DIRECTIVE
Filter the records below and copy every line containing the word "part".

======== TASK INPUTS

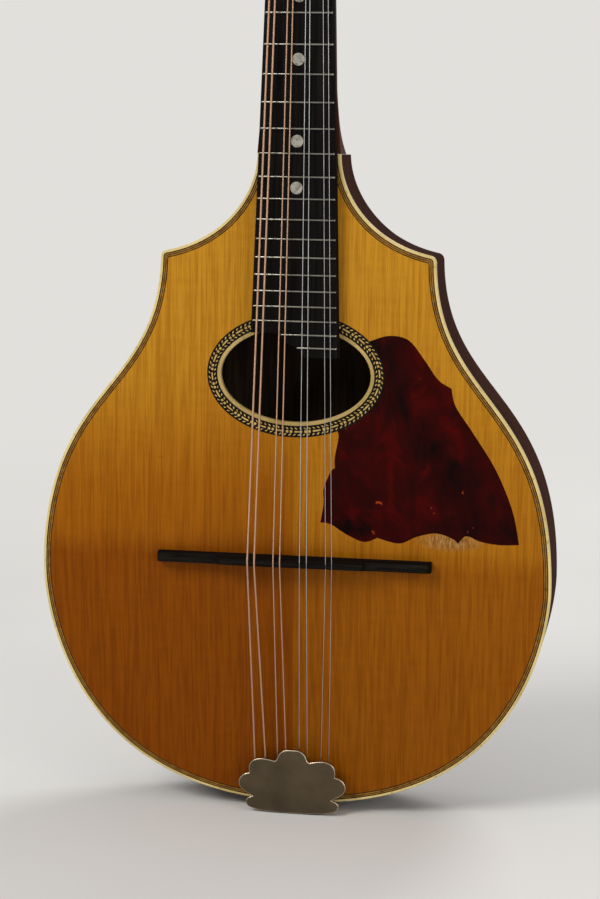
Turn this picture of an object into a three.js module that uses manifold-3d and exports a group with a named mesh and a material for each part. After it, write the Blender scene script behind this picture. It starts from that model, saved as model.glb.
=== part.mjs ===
// Cylinder back mandolin in millimetres. X runs to the treble side, Y to the back and Z up to the head.
// The construction frame has its zero on the front of the soundboard at the saddle line.
// The outer group moves the instrument so that the middle of its tailpiece's end plate is the origin.
import * as THREE from 'three';
import { mergeVertices } from 'three/addons/utils/BufferGeometryUtils.js';
import Module from 'manifold-3d';

const wasm = await Module();
wasm.setup();

// Clearances shared by all pieces
const seam = 0.1; // left between glued or inlaid faces
const fit = 0.3; // left round what slides, turns or is strung
const reach = 700; // how far a cut or a limiting block runs past the body

// Scale, frets and fingerboard
const scaleLength = 330.2;
const fretCount = 21;
const jointFret = 10;
const nutWidth = 26.6;
const boardEndWidth = 40.6;
const boardThickness = 5;
const boardOverhang = 4.47; // the board's end past the last fret
const boardEndDrop = 10.8; // how far the bass side of the board's end stops short
const boardEndShares = [[0.343, 0], [0.19, 0.04], [0.056, 0.38], [-0.155, 0.6], [-0.315, 0.84],
  [-0.376, 1], [-1, 1]];
const fretWidth = 1.1;
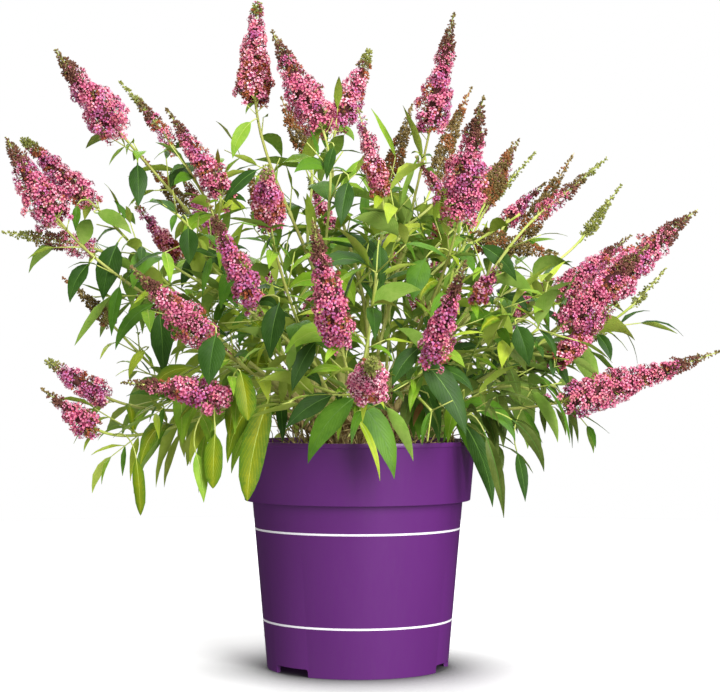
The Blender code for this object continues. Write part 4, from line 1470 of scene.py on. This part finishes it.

================

FULL OUTPUT
Turn this picture of an object into a three.js module that uses manifold-3d and exports a group with a named mesh and a material for each part. After it, write the Blender scene script behind this picture. It starts from that model, saved as model.glb.
=== part.mjs ===
The Blender code for this object continues. Write part 4, from line 1470 of scene.py on. This part finishes it.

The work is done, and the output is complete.